Observers say that the government’s explanations on the contentious issues may not be diversionary or misplaced but they are not sufficient to alley the apprehensions and fears of the common people. The Amarnath land row in 2008, only gave vent to these insecurities when unarmed people came out protesting on streets to face bullets. That was resentment against a formal procedure that had begun to transfer the state land to a Hindu board that operates independently. Otherwise, thousands of acres of land, both in Pahalgam and Baltal areas enroute Amarnath Cave, are literally declared out of bounds for local Kashmiris every year during the annual pilgrimage. There are apprehensions that the newest proposals are other formal procedures to besiege Kashmiri population. This is the notion the separatists have begun to consolidate over and forge a strategy to launch a renewed anti-India campaign.

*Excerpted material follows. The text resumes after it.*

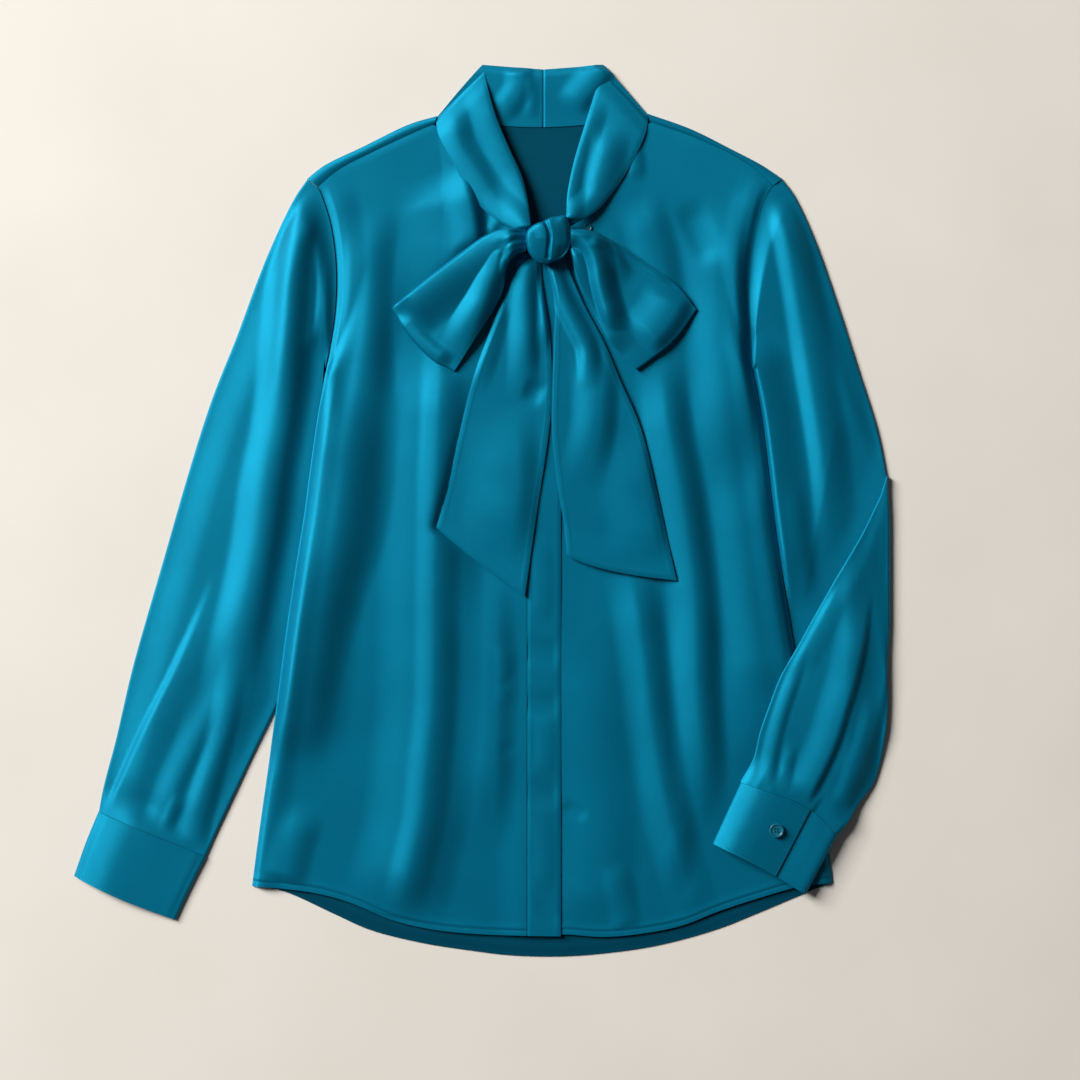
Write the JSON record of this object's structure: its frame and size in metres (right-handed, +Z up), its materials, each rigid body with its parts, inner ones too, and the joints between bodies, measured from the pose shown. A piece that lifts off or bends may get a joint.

On the face of it, Kashmir’s weather is awesome. Every day, 34 flights arrive at the Srinagar airport, predominantly loaded with tourists escaping the scorching sun from the Indian plains. The shikaras are rowing in Dal Lake, hotels are packed to capacity and health resorts, like Pahalgam and Gulmarg, are bustling with activity. Such a scenario encourages anyone like Bollywood actor Alok Nath to dismiss the ‘negative portrayal’ of Kashmir. However, those who are able to see beyond the smokescreen of this normalcy are quite apprehensive. There is simmering anger amongst the local population. This anger reflects when thousands of people gather at the funeral of a militant who dies in encounter with the security forces.

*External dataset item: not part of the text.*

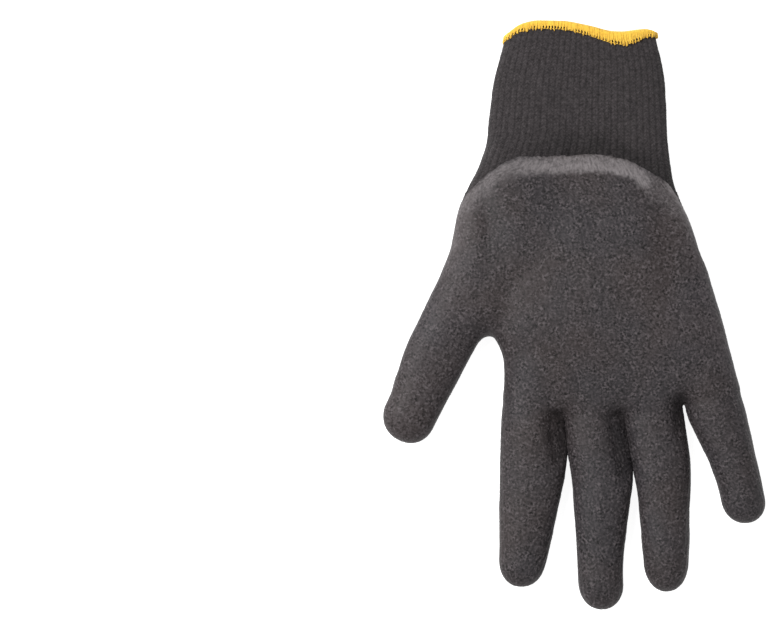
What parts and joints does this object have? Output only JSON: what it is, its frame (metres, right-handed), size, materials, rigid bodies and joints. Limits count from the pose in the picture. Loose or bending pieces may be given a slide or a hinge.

Mehbooba Mufti’s government managed the situation after alleged molestation case in Handwara last month that led to killing of civilians at the hands of police and army. This incident has added to the discontent among the people. The state machinery is now exploring newest methods like locally blocking the internet to smother public resentment. This situation is bringing down Mehbooba’s old castle of dialogue, engagement and healing touch, brick by brick.